Vampire Crawlers version 1.5 is a meaningful upgrade built around replayability, clarity and smoother controls. Endless Mode extends cleared dungeons into escalating survival challenges, asking players to rely on the tools generated during each run without assistance from the Jeweller. Card sorting, the unified deck display, evolution hints and improved gem information make complex decisions easier to handle without reducing the importance of strategy. Nintendo Switch 2 players also benefit from a sharper 1080p handheld presentation, 4K docked output and improved mouse-style navigation. With numerous fixes covering combat, saving, sound, localisation and interface behaviour, the update prepares Vampire Crawlers for longer and more reliable adventures. It does not merely add more floors beneath the player’s feet. It makes the entire staircase sturdier before inviting everyone to keep digging.

FAQs
  • What is the main addition in Vampire Crawlers version 1.5?
    • The largest addition is Endless Mode, which lets players continue beyond the standard floors of previously completed dungeons while facing increasingly difficult encounters.
  • How do you unlock Endless Mode in Vampire Crawlers?

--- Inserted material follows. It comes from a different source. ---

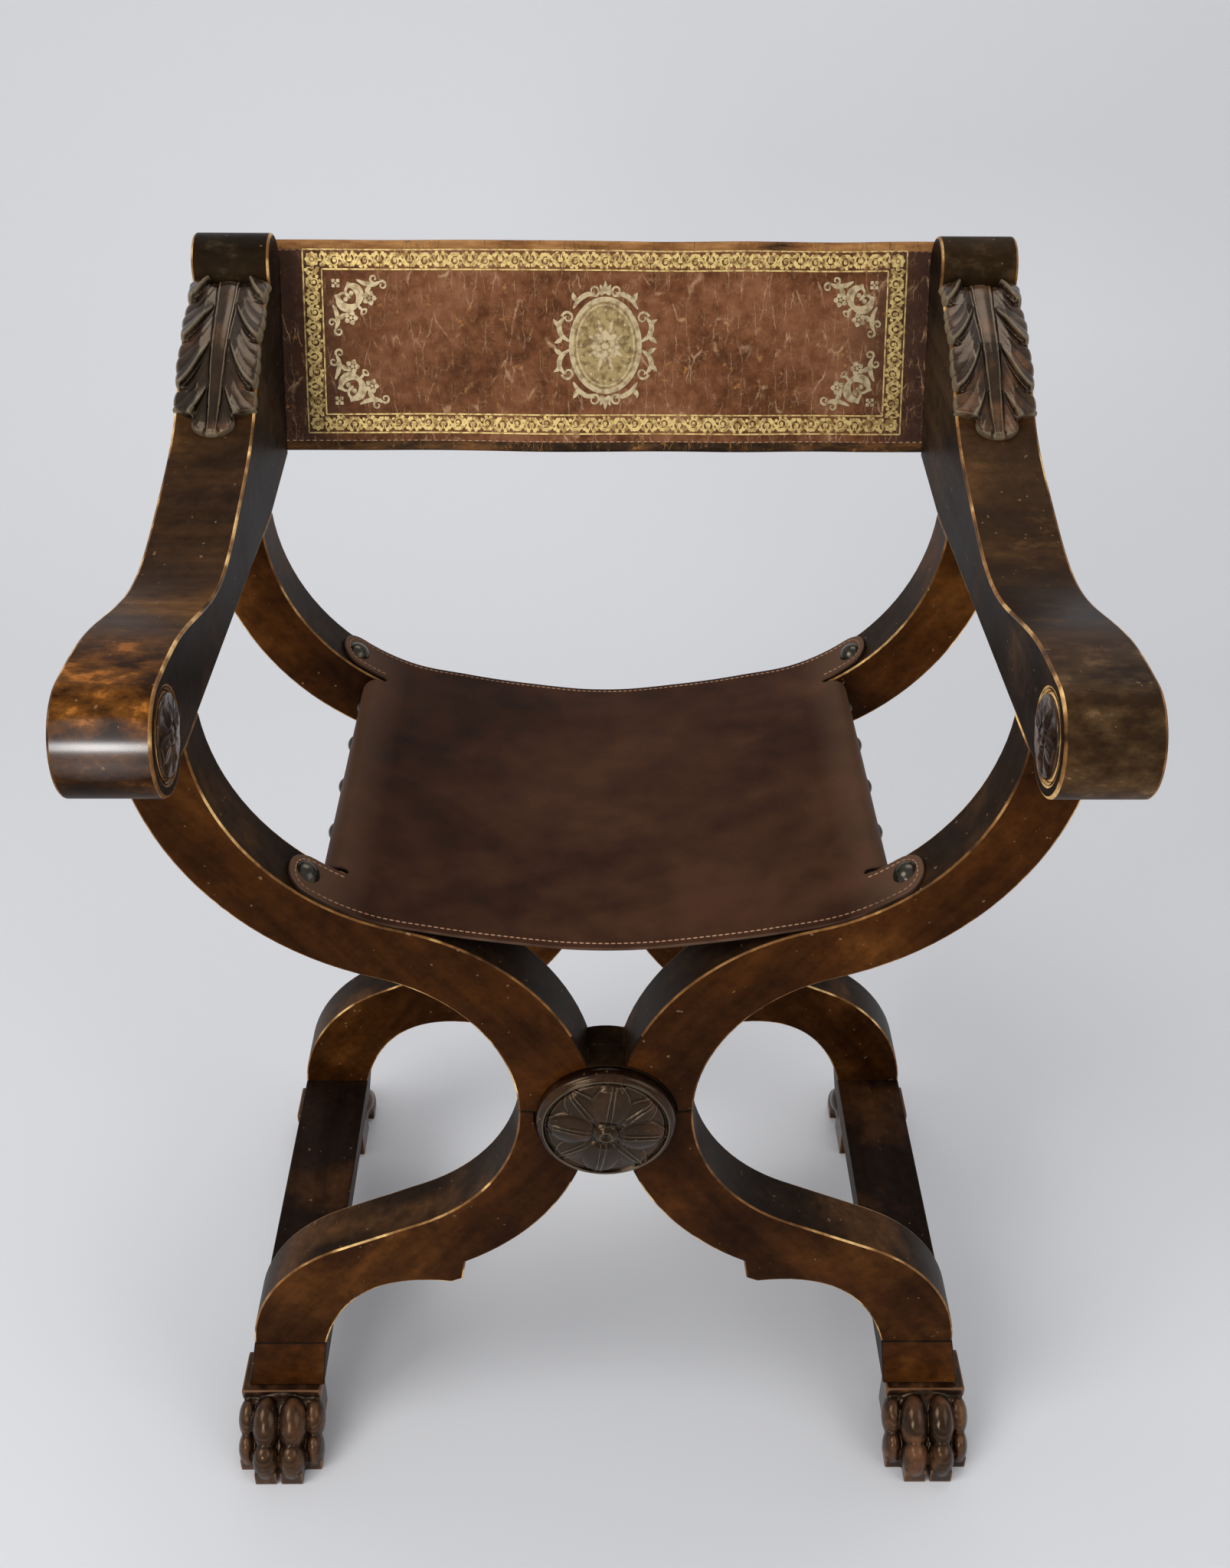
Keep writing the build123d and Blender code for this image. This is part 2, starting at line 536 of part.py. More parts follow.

    • You must complete the game, visit the new teaser area that appears on the map and collect the Relic found there. Endless Mode can then be activated in dungeons you have already cleared.
  • Can the Jeweller be used in Endless Mode?
    • No. The Jeweller is disabled in Endless Mode, so players must rely on the cards, gems and random opportunities provided during the run.
  • What resolution does Vampire Crawlers use on Nintendo Switch 2?
    • Version 1.5 targets 1080p in handheld mode and supports 4K output when the Nintendo Switch 2 is docked.
  • What card management features are included in version 1.5?
    • Players can sort cards by colour or mana cost, navigate quickly between groups and open a unified deck view showing cards in the hand, deck pile and discard pile.